Advertisement

IOC bans five Russians, says Rodchenkov credible

BERLIN (Reuters) - Five more Russian competitors from the 2014 Sochi Olympics were banned for life over anti-doping rule violations on Monday with the International Olympic Committee saying Russia's former anti-doping chief-turned-whistleblower was telling the truth.

The banned athletes include Dmitrii Trunenkov and Aleksei Negodailo, both in the gold-medal winning four-man bobsleigh team, plus biathlon relay silver medallists Yana Romanova and Olga Vilukhina, who also won silver in the 7.5 km event.

The latest bans bring the total number of Russian athletes suspended from the Games for life to 19 this month, with the IOC annulling results following widespread doping and tampering with samples of Russian athletes during the Sochi Games.

The IOC also published its reasoning behind the lifetime ban of the first Russian to be sanctioned as part of its investigation, cross country gold medallist Alexander Legkov.

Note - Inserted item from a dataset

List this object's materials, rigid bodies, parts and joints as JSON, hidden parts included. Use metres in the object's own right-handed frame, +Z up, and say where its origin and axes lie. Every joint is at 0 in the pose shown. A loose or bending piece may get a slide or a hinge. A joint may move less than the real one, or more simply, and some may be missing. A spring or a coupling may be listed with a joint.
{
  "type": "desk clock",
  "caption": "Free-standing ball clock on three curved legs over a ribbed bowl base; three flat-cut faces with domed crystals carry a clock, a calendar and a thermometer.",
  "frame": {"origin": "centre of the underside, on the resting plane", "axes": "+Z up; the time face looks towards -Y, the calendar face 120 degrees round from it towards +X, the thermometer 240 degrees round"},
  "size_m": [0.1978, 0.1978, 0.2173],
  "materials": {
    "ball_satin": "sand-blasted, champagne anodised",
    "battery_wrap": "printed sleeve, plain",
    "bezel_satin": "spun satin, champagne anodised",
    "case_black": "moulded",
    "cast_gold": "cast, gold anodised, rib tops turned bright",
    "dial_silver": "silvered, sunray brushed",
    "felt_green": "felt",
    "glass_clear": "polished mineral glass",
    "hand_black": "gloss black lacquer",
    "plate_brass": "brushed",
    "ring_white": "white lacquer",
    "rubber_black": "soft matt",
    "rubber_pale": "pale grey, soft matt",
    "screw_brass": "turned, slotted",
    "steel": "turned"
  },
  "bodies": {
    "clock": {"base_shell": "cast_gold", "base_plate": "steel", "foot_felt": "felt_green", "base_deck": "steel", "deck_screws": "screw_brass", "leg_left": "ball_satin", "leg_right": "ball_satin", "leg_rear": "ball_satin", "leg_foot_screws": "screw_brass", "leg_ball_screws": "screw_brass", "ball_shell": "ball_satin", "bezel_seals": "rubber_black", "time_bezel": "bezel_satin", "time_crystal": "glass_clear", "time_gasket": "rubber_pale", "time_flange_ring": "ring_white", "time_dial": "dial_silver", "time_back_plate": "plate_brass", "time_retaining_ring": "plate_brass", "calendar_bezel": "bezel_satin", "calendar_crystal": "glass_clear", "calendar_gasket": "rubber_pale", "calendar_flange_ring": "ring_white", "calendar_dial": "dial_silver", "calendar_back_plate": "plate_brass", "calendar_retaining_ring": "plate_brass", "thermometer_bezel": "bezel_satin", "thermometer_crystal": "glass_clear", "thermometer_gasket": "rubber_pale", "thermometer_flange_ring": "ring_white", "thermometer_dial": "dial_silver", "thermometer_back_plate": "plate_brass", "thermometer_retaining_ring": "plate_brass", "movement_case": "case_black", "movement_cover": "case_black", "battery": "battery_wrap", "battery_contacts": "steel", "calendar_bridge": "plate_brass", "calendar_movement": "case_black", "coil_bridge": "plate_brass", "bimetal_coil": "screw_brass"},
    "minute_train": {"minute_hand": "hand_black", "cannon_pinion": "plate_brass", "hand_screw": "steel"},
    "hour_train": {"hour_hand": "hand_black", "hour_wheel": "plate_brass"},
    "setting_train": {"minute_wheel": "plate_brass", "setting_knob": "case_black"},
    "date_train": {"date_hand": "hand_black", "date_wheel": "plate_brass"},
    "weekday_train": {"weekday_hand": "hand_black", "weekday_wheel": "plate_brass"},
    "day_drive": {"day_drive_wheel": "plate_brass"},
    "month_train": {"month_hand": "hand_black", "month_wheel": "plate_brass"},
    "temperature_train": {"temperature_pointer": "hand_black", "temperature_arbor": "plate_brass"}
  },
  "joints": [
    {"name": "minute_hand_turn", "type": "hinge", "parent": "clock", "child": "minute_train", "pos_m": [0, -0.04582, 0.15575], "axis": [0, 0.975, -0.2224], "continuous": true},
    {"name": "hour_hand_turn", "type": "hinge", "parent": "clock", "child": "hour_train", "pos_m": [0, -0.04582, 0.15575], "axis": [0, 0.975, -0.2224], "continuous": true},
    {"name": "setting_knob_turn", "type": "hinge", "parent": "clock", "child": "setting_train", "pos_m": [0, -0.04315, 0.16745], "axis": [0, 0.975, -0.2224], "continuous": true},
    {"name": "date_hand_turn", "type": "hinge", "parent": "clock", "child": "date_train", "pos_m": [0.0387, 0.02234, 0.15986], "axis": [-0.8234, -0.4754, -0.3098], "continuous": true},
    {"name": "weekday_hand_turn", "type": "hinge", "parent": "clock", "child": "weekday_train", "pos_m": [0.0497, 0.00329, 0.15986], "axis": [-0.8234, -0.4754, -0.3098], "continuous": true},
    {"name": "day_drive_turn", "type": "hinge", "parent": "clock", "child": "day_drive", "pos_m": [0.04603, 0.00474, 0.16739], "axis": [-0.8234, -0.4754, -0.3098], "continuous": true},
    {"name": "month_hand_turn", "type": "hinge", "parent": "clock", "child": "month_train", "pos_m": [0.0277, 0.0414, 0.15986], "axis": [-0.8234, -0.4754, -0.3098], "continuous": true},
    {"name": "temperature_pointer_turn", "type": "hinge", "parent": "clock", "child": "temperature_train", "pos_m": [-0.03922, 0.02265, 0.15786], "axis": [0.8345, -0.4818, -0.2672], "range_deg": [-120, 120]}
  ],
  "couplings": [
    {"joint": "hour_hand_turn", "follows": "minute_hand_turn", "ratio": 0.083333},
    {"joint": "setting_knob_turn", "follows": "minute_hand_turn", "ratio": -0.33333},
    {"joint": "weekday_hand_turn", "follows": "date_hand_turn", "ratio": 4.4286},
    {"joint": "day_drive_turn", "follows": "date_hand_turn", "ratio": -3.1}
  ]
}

The IOC said it was proven that Legkov was part of a scheme to tamper with the samples of Russians at Sochi.

The Olympic body is re-testing all Russian athletes' samples from those Games following revelations by Grigory Rodchenkov, the former head of Moscow's discredited anti-doping laboratory, of a scheme to cover up home competitors' positive samples.

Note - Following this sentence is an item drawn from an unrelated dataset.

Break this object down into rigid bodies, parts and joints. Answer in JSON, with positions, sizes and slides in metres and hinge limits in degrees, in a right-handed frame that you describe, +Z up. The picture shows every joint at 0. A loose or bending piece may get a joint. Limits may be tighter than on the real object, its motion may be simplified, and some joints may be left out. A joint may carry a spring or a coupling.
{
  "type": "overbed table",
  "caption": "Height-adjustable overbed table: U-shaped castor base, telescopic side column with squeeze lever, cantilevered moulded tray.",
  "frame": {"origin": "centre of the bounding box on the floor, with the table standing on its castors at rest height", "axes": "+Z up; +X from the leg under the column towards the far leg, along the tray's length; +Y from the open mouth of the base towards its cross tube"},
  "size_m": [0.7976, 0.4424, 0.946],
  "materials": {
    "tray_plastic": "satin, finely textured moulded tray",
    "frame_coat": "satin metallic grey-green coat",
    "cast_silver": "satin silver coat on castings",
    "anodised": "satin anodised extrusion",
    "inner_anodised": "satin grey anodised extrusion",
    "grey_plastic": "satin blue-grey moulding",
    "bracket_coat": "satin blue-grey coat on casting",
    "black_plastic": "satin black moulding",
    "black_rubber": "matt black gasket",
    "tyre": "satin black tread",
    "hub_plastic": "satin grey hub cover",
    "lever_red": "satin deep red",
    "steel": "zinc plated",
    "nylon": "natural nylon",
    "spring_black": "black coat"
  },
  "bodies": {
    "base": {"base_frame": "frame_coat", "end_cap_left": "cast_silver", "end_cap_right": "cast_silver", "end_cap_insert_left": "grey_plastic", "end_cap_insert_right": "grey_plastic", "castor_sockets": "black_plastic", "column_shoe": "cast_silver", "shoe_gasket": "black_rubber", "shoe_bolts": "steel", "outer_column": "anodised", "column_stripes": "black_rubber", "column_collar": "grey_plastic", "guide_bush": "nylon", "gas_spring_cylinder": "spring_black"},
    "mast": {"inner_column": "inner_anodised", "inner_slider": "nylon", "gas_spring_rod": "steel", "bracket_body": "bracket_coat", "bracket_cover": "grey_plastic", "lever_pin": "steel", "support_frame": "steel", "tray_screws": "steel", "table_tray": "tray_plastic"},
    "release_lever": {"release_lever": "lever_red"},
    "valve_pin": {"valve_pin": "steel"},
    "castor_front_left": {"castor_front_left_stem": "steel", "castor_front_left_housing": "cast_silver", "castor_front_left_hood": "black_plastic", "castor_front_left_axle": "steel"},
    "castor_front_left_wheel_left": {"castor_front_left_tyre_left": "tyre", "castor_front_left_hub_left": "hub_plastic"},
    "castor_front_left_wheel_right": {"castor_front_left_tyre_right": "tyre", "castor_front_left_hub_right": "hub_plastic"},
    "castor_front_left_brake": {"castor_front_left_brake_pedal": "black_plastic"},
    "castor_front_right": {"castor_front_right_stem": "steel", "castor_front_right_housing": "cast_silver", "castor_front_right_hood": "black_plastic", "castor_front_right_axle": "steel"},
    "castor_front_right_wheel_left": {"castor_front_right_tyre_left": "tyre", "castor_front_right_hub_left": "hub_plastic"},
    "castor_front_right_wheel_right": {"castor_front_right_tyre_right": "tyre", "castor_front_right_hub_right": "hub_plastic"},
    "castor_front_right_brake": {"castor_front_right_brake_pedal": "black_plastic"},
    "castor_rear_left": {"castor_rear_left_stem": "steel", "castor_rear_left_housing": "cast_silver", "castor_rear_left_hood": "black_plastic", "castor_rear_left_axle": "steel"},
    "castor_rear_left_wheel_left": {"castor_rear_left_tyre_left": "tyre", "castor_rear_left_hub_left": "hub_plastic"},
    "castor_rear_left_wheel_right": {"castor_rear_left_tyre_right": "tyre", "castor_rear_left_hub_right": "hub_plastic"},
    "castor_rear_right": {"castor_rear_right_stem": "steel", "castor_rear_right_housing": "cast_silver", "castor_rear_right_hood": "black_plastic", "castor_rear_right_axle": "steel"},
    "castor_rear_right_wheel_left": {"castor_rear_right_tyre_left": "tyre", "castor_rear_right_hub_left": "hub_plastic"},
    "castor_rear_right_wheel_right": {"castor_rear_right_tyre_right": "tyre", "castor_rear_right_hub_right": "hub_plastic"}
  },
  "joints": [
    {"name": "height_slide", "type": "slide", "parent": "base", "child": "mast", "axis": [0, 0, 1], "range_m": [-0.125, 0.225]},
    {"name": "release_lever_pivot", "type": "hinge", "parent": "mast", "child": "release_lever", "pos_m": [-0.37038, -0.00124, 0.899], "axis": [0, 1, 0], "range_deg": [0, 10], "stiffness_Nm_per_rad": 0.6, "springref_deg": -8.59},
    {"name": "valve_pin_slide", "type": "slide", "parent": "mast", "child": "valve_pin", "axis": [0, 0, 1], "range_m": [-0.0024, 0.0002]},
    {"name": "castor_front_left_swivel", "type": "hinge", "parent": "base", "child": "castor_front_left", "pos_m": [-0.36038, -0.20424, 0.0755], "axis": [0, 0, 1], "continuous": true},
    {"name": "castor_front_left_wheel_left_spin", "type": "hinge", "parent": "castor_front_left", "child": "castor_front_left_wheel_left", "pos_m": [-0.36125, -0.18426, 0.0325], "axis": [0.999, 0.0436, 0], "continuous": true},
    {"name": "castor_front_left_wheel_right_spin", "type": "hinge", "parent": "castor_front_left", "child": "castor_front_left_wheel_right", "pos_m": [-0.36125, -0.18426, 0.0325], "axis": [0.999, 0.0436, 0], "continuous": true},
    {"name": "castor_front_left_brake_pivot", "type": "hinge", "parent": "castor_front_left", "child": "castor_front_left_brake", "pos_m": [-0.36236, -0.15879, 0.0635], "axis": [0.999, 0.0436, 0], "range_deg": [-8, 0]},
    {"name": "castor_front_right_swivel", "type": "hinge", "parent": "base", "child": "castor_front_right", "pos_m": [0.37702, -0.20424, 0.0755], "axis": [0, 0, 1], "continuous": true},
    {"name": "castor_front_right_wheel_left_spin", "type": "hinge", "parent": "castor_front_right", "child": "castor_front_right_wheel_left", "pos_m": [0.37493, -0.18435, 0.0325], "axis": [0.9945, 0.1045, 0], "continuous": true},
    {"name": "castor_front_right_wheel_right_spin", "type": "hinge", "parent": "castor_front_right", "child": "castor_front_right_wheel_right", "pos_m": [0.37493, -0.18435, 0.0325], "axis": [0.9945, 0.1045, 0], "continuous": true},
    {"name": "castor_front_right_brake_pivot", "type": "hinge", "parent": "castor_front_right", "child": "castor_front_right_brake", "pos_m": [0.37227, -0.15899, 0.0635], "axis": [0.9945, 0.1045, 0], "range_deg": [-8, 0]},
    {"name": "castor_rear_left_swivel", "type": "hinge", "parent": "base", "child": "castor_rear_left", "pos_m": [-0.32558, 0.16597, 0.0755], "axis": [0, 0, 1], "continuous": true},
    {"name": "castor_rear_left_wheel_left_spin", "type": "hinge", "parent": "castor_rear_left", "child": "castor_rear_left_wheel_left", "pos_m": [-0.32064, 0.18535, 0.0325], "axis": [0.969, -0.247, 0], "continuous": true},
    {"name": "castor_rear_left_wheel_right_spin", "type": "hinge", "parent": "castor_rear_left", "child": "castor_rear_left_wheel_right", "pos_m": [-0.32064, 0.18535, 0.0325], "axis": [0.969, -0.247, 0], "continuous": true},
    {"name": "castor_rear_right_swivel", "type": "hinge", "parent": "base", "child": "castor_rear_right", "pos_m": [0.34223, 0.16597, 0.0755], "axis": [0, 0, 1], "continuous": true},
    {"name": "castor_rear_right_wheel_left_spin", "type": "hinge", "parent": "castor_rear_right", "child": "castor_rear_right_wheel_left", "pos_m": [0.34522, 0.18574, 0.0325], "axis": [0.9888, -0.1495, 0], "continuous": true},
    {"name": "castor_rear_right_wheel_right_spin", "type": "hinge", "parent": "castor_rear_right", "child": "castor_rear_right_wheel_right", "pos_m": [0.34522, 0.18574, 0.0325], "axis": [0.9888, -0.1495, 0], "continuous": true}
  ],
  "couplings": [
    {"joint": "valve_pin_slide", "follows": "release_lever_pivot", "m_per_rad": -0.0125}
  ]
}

The IOC launched two investigations following Rodchenkov's claims with one focussing on the Sochi Games re-tests and the other looking at allegations of systematic state-backed doping.

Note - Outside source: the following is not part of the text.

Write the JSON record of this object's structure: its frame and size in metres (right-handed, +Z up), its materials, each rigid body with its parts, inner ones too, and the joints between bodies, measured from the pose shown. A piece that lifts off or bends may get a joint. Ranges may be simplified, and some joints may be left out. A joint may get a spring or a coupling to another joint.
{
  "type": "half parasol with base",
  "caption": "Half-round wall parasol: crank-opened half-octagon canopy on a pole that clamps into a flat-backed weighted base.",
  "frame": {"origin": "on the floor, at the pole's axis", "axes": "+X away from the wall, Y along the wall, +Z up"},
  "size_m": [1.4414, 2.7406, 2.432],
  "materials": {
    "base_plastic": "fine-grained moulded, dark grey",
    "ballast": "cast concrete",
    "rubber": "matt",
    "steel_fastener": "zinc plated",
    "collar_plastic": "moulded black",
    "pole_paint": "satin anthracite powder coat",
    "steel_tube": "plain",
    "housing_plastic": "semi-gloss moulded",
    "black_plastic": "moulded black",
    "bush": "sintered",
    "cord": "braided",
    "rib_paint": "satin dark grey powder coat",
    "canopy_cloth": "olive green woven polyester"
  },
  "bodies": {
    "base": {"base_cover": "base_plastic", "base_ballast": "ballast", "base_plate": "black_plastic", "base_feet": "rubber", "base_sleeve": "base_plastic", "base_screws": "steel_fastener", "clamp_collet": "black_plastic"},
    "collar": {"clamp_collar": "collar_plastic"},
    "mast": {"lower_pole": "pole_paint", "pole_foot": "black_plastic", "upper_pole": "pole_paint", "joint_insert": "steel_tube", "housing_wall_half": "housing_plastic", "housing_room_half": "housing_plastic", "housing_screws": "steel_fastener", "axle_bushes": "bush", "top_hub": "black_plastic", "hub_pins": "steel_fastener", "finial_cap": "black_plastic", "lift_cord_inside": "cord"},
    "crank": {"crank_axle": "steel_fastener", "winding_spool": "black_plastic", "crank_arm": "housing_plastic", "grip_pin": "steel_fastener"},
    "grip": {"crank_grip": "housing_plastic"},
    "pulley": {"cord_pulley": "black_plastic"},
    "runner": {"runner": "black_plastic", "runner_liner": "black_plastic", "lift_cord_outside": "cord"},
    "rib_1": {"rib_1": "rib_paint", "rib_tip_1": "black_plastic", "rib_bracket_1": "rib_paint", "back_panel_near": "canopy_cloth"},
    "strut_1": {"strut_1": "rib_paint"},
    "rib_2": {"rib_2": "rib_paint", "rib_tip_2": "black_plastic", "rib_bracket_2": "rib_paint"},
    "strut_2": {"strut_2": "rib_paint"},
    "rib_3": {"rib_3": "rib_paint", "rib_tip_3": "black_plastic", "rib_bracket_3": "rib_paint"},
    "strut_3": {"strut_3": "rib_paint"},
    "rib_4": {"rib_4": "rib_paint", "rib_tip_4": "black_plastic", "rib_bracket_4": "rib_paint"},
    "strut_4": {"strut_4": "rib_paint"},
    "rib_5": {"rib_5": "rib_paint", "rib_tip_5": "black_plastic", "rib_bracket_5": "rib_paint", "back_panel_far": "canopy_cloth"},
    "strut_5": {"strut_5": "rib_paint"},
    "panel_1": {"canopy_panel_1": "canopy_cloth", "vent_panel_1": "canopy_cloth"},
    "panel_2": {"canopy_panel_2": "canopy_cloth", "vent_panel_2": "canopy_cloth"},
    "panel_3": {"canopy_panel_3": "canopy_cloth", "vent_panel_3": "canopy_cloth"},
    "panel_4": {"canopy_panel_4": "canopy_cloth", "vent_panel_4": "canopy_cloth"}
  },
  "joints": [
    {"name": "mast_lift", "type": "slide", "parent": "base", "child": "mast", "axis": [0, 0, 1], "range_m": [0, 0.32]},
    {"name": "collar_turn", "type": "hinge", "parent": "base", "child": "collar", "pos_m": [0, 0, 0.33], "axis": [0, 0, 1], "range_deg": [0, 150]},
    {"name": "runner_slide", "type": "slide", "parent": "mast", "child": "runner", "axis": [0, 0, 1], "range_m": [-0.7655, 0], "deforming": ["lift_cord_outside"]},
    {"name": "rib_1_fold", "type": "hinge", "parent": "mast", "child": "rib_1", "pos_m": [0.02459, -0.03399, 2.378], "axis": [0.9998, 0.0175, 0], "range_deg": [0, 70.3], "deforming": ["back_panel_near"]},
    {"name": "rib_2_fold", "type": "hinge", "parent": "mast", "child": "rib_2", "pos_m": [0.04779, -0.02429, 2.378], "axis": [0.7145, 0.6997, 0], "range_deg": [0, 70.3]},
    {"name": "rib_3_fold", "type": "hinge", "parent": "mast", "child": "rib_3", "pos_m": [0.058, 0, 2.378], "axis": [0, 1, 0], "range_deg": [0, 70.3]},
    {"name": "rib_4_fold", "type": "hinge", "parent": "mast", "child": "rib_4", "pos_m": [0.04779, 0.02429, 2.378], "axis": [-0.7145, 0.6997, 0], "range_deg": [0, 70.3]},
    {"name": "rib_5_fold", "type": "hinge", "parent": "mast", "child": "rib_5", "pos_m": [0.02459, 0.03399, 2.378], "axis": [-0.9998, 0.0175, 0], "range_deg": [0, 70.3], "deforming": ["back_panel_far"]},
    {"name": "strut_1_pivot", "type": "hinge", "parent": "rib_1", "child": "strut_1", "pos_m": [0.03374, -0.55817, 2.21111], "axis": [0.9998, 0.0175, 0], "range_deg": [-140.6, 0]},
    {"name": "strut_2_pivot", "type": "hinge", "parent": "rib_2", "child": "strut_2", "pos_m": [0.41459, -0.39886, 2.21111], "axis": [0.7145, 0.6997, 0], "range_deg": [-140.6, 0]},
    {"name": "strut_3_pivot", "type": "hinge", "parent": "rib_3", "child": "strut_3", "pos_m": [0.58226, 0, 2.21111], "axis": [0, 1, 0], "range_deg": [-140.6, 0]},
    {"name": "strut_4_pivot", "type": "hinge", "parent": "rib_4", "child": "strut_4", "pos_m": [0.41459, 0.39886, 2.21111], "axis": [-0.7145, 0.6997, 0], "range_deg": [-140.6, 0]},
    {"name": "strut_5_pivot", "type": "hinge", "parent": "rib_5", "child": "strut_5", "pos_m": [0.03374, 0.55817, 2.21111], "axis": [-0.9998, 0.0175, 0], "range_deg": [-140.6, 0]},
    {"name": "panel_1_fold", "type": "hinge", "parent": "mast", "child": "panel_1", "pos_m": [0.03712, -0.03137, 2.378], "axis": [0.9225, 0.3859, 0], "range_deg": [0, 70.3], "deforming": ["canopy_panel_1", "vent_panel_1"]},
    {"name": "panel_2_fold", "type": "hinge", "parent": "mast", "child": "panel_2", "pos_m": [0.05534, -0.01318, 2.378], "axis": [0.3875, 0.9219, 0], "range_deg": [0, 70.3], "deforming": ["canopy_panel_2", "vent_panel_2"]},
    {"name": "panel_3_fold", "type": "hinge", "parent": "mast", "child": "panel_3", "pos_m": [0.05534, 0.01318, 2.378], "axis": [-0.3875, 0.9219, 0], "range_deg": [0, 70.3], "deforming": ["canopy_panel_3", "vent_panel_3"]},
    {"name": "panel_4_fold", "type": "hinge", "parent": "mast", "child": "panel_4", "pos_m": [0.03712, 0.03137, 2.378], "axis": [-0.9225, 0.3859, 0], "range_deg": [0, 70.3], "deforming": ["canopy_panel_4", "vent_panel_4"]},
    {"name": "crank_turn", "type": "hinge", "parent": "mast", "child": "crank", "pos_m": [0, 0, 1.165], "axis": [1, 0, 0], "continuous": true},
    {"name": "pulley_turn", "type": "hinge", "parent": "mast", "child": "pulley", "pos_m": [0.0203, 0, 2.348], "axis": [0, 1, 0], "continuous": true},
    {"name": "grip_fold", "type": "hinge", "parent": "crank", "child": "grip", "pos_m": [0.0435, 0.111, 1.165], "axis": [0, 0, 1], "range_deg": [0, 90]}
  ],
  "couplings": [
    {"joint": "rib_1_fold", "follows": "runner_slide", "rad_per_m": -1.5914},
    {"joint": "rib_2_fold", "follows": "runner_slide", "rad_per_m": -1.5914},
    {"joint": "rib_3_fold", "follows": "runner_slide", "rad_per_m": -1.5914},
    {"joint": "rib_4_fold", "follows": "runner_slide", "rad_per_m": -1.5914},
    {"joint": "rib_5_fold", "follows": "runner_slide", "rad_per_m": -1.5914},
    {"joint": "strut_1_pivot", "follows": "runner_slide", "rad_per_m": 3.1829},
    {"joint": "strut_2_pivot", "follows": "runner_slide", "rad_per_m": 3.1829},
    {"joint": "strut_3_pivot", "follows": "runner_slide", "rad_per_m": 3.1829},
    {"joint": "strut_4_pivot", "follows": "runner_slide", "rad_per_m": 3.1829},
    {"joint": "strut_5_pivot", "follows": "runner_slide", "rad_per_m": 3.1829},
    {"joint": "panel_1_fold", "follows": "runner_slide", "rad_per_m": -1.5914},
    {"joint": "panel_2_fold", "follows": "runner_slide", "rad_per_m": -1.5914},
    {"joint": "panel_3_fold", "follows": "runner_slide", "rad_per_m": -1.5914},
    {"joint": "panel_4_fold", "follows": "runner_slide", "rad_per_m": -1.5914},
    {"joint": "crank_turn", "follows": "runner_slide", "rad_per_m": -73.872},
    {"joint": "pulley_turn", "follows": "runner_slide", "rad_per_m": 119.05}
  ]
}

The IOC on Monday said that in Legkov's case, evidence provided by Rodchenkov, now living in the United States, was used and deemed credible.

"The (IOC) Disciplinary Commission has come to the conclusion that, whatever his motivation may be and whichever wrongdoing he may have committed in the past, Dr Rodchenkov was telling the truth when he provided explanations of the cover-up scheme that he managed," it said in its decision.

"The Disciplinary Commission would have preferred... to be able to hear Dr Rodchenkov in person. However, this does not alter its conviction that Dr Rodchenkov is a truthful witness and that his statements reflect the reality and can be used as valid evidence."

The Sochi scandal, triggered by revelations made by Rodchenkov, is part of a broader doping affair that has led to the suspension of Russia's anti-doping agency RUSADA, its athletics federation and Paralympic Committee.

The IOC has said it will decide during its executive board meeting next month on the participation of Russian competitors at the Pyeongchang Winter Olympics in South Korea in February.